_Given request_:
Write the records out again, keeping each line exactly as it is.

_Source data_:
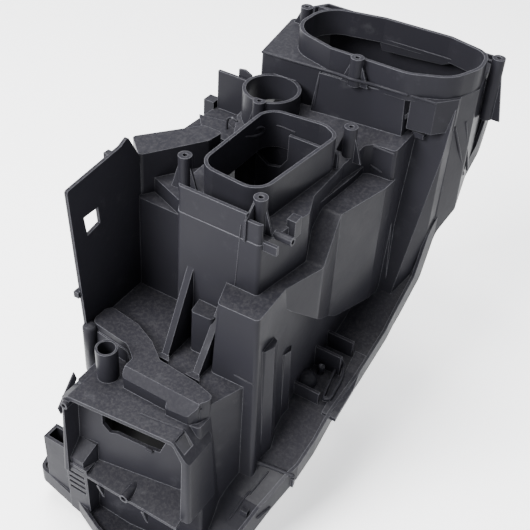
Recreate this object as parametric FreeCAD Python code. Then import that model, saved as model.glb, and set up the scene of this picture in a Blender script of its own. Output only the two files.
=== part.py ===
import FreeCAD, Part
import math
import os

# Moulded plastic housing: one thin-walled shell, open below, standing on its flange.
# Sizes are in millimetres. X runs across, Y along the length and Z up from the floor.
# Places are measured from the upright axis of the middle collar, at floor level.

V = FreeCAD.Vector

# Wall, draft and rounding shared by all towers
wall = 2.5
draft = 0.012
corner_radius = 3.0
least_radius = 1.0
edge_share = 0.45
least_turn = 0.3
overlap = 1.0
far = 300.0
place_digits = 3

# Level of the foot, and levels of the tops
base_z = -50.0
shelf_z = 101.0
platform_rise = 6.0
short_block_z = 137.0
side_pocket_z = 163.0
ledge_z = 180.0
tray_z = 204.0
rail_z = 213.0
middle_rim_z = 230.0
tray_back_z = 213.5
tray_low = min(tray_z, tray_back_z)
rear_top_z = 245.0
rear_rim_z = 262.0

# Flange: its outline from above and its lower edge seen from the right
flange_plan = [(-96, -148), (-58, -150), (-36, -157), (0, -163), (32, -155), (55, -130),
               (66, -106), (73, -90), (81, -70), (83, -50), (83, 70), (86, 112), (90, 170),
               (89, 189), (-60, 189), (-102, 120), (-105, -30), (-104, -120)]
flange_profile = [(-240, -50), (-130, -50), (-104, -20), (-90, -2), (-70, 17), (-26, 39), (14, 42),
                  (60, 54), (78, 66), (104, 88), (117, 126), (174, 174), (183, 198), (188, 246),
                  (188, 340), (-240, 340)]
flange_front_profile = [(-150, -22), (-96, -28), (-58, -40), (-22, -50), (150, -50), (150, 340),
                        (-150, 340)]
flange_corner = 6.0
profile_radius = 12.0
flange_height = 10.0
deck_thickness = 2.5
rim_rise = 3.0
skirt_plan = [(-140, -200), (38, -200), (38, 114), (-140, 114)]

# Near block: body, raised platform and the stepped, chamfered front
near_plan = [(-80, -97), (-44, -101), (-34, -109), (-31, -117), (28, -117), (32.5, -104),
             (41, -81), (43, 60), (-80, 60)]
near_draft = 0.04
platform_plan = [(-79, -96), (-44, -100), (-33, -108.5), (-30, -116), (28, -116), (33, -106),
                 (14, -101.5), (-17, -99), (-32, -88), (-50, -80), (-79, -76)]
platform_radius = 6.0
band_plan = [(-33, -121.5), (5.5, -121.5), (5.5, -124.5), (23, -123.5), (28, -118), (28, -104),
             (-33, -104)]
band_profile = [(-116.5, 107), (-125, 96), (-125, 80), (-104, 80), (-104, 107)]
front_wall_plan = [(-62, -134.6), (31.5, -121.6), (31.5, -90), (-62, -90)]
front_wall_z = 90.0
front_wall_lean = 0.06

# Lower tower under the side pocket
lower_plan = [(9, -58), (16.5, -81), (47, -80), (45, -40), (44, 5), (44, 60), (-20, 60)]
lower_draft = 0.045
short_plan = [(-13, -50), (-9.5, -74), (8, -73), (4, -50)]

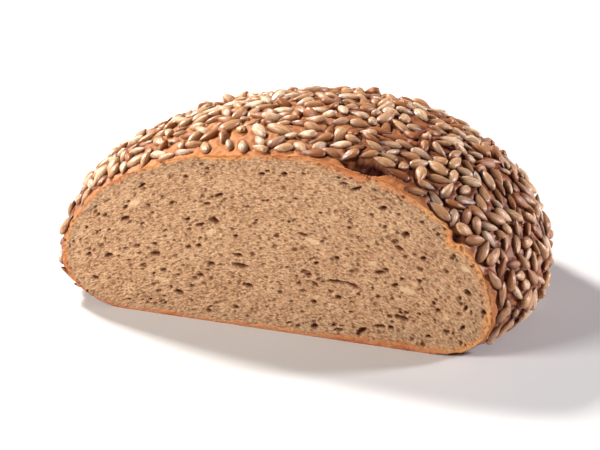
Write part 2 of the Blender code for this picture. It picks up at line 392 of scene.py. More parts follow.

_Reply_:
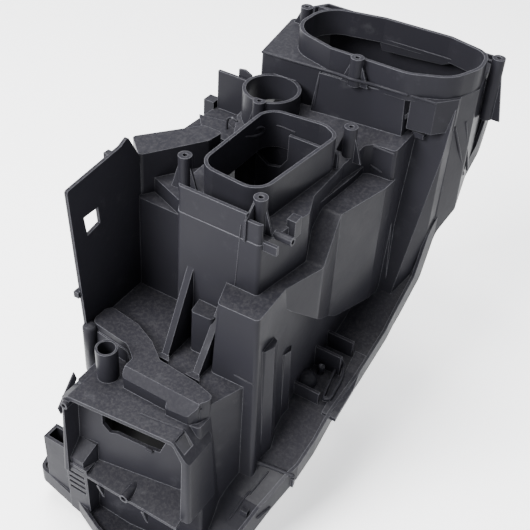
Recreate this object as parametric FreeCAD Python code. Then import that model, saved as model.glb, and set up the scene of this picture in a Blender script of its own. Output only the two files.
=== part.py ===
import FreeCAD, Part
import math
import os

# Moulded plastic housing: one thin-walled shell, open below, standing on its flange.
# Sizes are in millimetres. X runs across, Y along the length and Z up from the floor.
# Places are measured from the upright axis of the middle collar, at floor level.

V = FreeCAD.Vector

# Wall, draft and rounding shared by all towers
wall = 2.5
draft = 0.012
corner_radius = 3.0
least_radius = 1.0
edge_share = 0.45
least_turn = 0.3
overlap = 1.0
far = 300.0
place_digits = 3

# Level of the foot, and levels of the tops
base_z = -50.0
shelf_z = 101.0
platform_rise = 6.0
short_block_z = 137.0
side_pocket_z = 163.0
ledge_z = 180.0
tray_z = 204.0
rail_z = 213.0
middle_rim_z = 230.0
tray_back_z = 213.5
tray_low = min(tray_z, tray_back_z)
rear_top_z = 245.0
rear_rim_z = 262.0

# Flange: its outline from above and its lower edge seen from the right
flange_plan = [(-96, -148), (-58, -150), (-36, -157), (0, -163), (32, -155), (55, -130),
               (66, -106), (73, -90), (81, -70), (83, -50), (83, 70), (86, 112), (90, 170),
               (89, 189), (-60, 189), (-102, 120), (-105, -30), (-104, -120)]
flange_profile = [(-240, -50), (-130, -50), (-104, -20), (-90, -2), (-70, 17), (-26, 39), (14, 42),
                  (60, 54), (78, 66), (104, 88), (117, 126), (174, 174), (183, 198), (188, 246),
                  (188, 340), (-240, 340)]
flange_front_profile = [(-150, -22), (-96, -28), (-58, -40), (-22, -50), (150, -50), (150, 340),
                        (-150, 340)]
flange_corner = 6.0
profile_radius = 12.0
flange_height = 10.0
deck_thickness = 2.5
rim_rise = 3.0
skirt_plan = [(-140, -200), (38, -200), (38, 114), (-140, 114)]

# Near block: body, raised platform and the stepped, chamfered front
near_plan = [(-80, -97), (-44, -101), (-34, -109), (-31, -117), (28, -117), (32.5, -104),
             (41, -81), (43, 60), (-80, 60)]
near_draft = 0.04
platform_plan = [(-79, -96), (-44, -100), (-33, -108.5), (-30, -116), (28, -116), (33, -106),
                 (14, -101.5), (-17, -99), (-32, -88), (-50, -80), (-79, -76)]
platform_radius = 6.0
band_plan = [(-33, -121.5), (5.5, -121.5), (5.5, -124.5), (23, -123.5), (28, -118), (28, -104),
             (-33, -104)]
band_profile = [(-116.5, 107), (-125, 96), (-125, 80), (-104, 80), (-104, 107)]
front_wall_plan = [(-62, -134.6), (31.5, -121.6), (31.5, -90), (-62, -90)]
front_wall_z = 90.0
front_wall_lean = 0.06

# Lower tower under the side pocket
lower_plan = [(9, -58), (16.5, -81), (47, -80), (45, -40), (44, 5), (44, 60), (-20, 60)]
lower_draft = 0.045
short_plan = [(-13, -50), (-9.5, -74), (8, -73), (4, -50)]

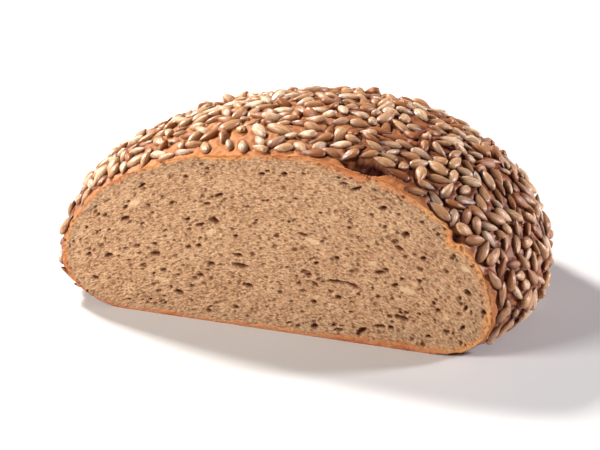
Write part 2 of the Blender code for this picture. It picks up at line 392 of scene.py. More parts follow.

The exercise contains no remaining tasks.